You won’t want to miss this season because the best spots are booked.
Plan ahead, because the fall colors are coming and these five places sell out fast:
It’s not just snow and ski slopes. Aspen is home to the Maroon Bells, which are two peaks in the Elk Mountains. It’s one of the most picturesque places in Colorado when it’s not the fall, now imagine the view with yellow leaves framing Maroon Lake with the mountains in the background.
For most places like Maroon Bells, reservations are required and they are selling out for the fall fast.
Gunnison County shouldn’t be done in a day. There are multiple areas where you’ll see the leaves at their best.
Black Canyon of the Gunnison National Park gives you a high-up view of the area, while Crested Butte has numerous trails that the county recommends like Ohio Creek and Ohio Pass, where you can see all of the aspen groves.
If you’re thinking about camping at Black Canyon, start booking it now. Reservations for the South Rim Campground are filling up throughout the fall.
Steamboat is one of the most well-known places for Coloradans looking for some leaf peeping. This also means the best places to view leaves, like Buffalo Pass, Rabbit Ears Pass and North Routt County, will be busy.
While a drive-by will fill your leaf craving, waking up to the vibrant leaves from a campsite is unmatched. Some campgrounds in Rabbit Ears have a first come first serve basis, but other grounds like Steamboat Lake State Park are starting to be reserved for the fall weekends.

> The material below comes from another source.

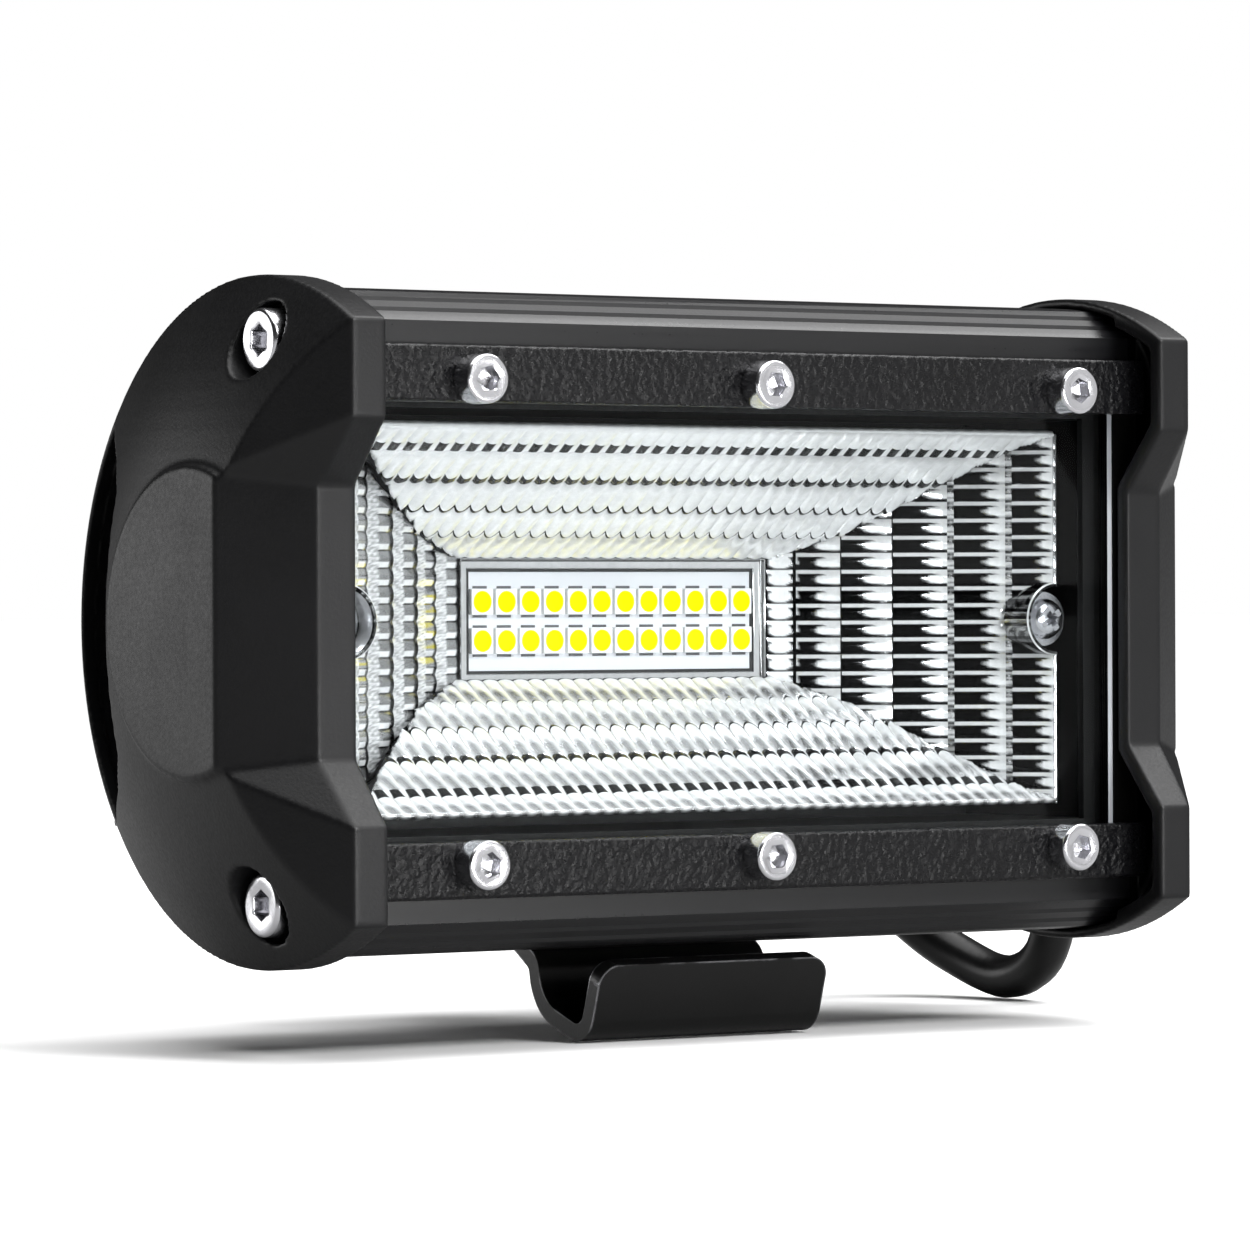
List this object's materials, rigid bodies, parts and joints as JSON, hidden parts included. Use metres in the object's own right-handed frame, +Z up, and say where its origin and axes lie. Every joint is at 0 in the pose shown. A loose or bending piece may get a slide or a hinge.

When it comes to the Rocky Mountain National Park leaves, Estes Park is the place to be.
Rocky Mountain Resorts recommends hiking or camping near Bear Lake, Alberts Falls and Sprague Lake in the fall for close-up views of the aspen groves.

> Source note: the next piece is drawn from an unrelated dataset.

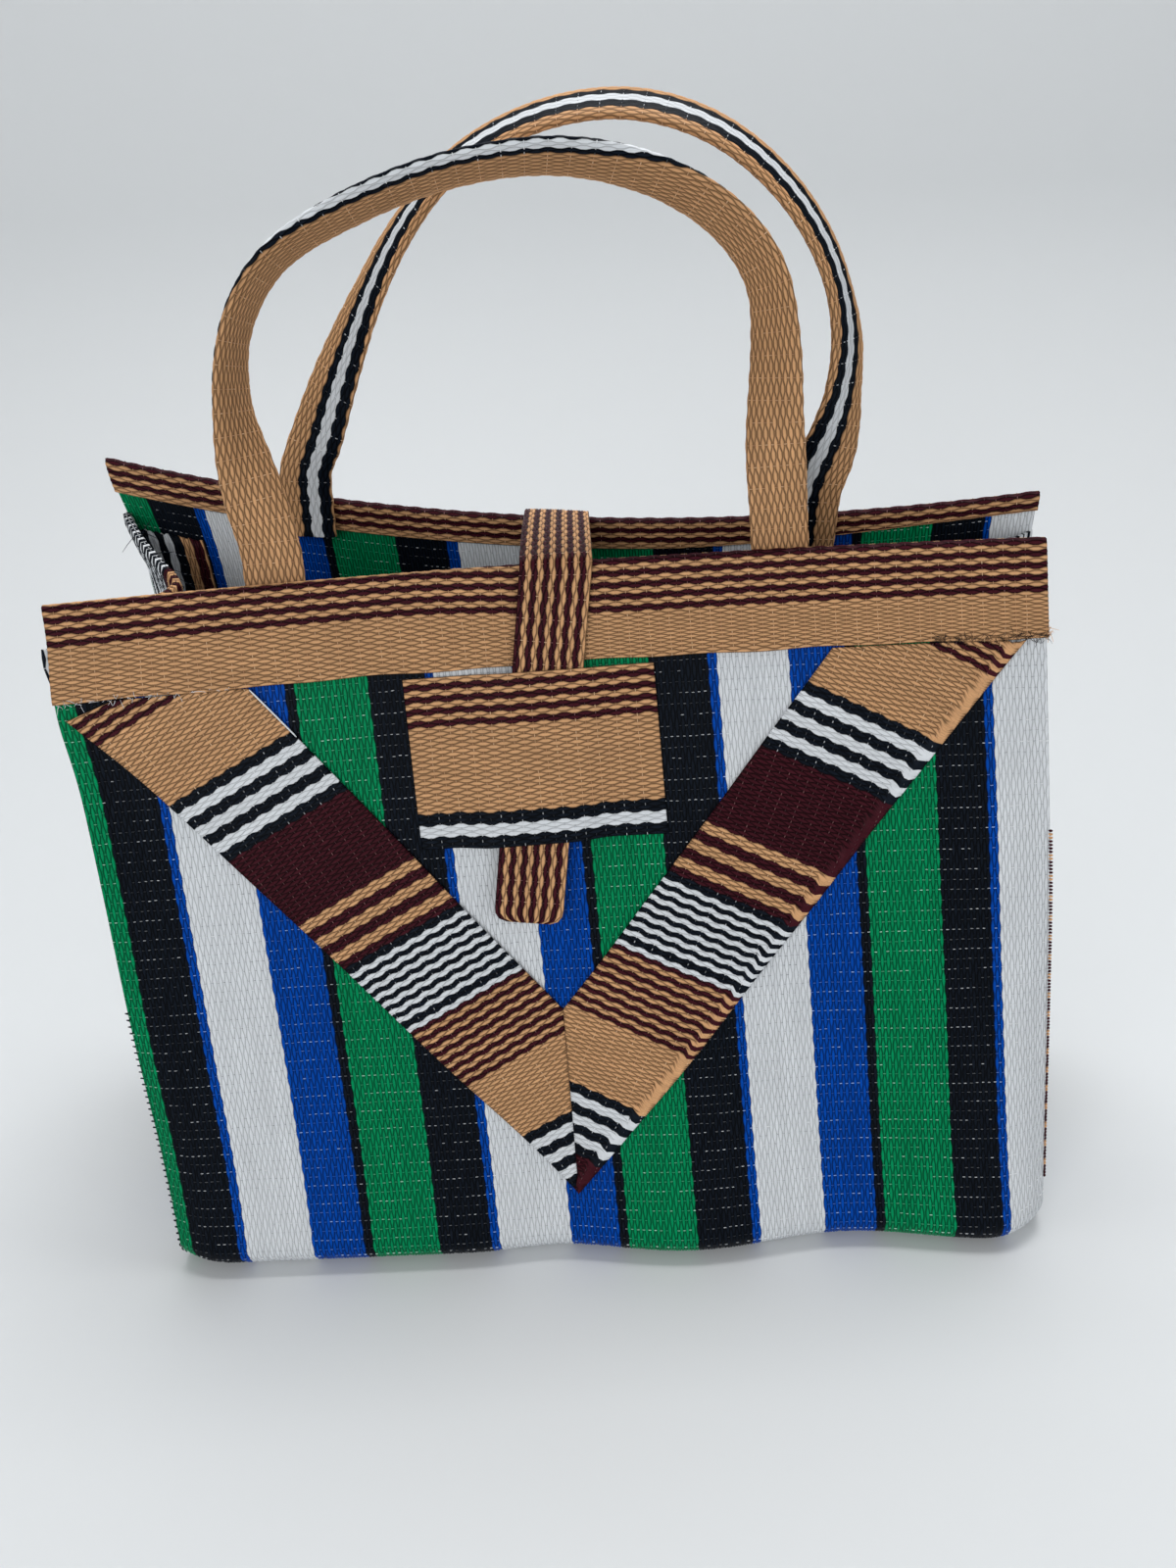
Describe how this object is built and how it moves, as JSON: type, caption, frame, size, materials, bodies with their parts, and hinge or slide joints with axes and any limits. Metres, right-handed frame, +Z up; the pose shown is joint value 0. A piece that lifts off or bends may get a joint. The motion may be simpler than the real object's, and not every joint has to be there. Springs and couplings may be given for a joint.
{
  "type": "woven tote bag",
  "caption": "Striped woven straw tote with folded sides, bound rims, a sewn-on V, a pull-through closing strap and folded band handles.",
  "frame": {"origin": "middle of the whole bag's plan, on the floor it stands on", "axes": "+Z up to the handles, +X to the right seen from the front, -Y out of the front wall"},
  "size_m": [0.3726, 0.1664, 0.4128],
  "materials": {
    "striped_straw": "green, black, blue and white woven plastic straw",
    "gusset_straw": "black, white and tan woven plastic straw",
    "trim_straw": "tan, maroon, black and white woven plastic straw",
    "tan_straw": "tan woven plastic straw with maroon lines"
  },
  "bodies": {
    "bag": {"front_panel": "striped_straw", "back_panel": "striped_straw", "left_gusset": "gusset_straw", "right_gusset": "gusset_straw", "base_panel": "striped_straw", "front_rim_binding": "tan_straw", "back_rim_binding": "tan_straw", "left_gusset_hem": "tan_straw", "right_gusset_hem": "tan_straw", "v_strip_left": "trim_straw", "v_strip_right": "trim_straw", "closure_patch": "tan_straw", "closure_strap_sewn_end": "tan_straw", "front_handle_left_end": "tan_straw", "front_handle_right_end": "tan_straw", "back_handle_left_end": "tan_straw", "back_handle_right_end": "tan_straw"},
    "front_handle_loop": {"front_handle": "tan_straw"},
    "back_handle_loop": {"back_handle": "tan_straw"},
    "strap": {"closure_strap": "tan_straw"}
  },
  "joints": [
    {"name": "front_handle_swing", "type": "hinge", "parent": "bag", "child": "front_handle_loop", "pos_m": [-0.01492, 0.00552, 0.27445], "axis": [0.9976, 0.0695, 0.0073], "range_deg": [-4.5, 112]},
    {"name": "back_handle_swing", "type": "hinge", "parent": "bag", "child": "back_handle_loop", "pos_m": [-0.00525, 0.0537, 0.27994], "axis": [-0.9921, 0.1188, 0.0399], "range_deg": [-4.5, 112]},
    {"name": "closure_strap_slide", "type": "slide", "parent": "bag", "child": "strap", "axis": [0.1208, 0.3363, 0.934], "range_m": [0, 0.097]}
  ]
}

There’s still availability in Estes Park for the fall, but it all depends on where you want to stay and how much you want to pay.
Vail’s fall leaf season, while beautiful, is generally short within a two-week period in September.
Some of the best trails include Gore Creek Path, Strawberry Lane Trail and the North Trail, according to Vail’s website. Because of the popular ski location and short fall foliage season, Vail books out quickly. Just like Estes Park, there are a lot of options. But depending on which one you want, you should start booking now.
The leaves change as early as the end of August and will be in full swing by mid-fall.
Book out the best leaf-peeping spots before someone else does.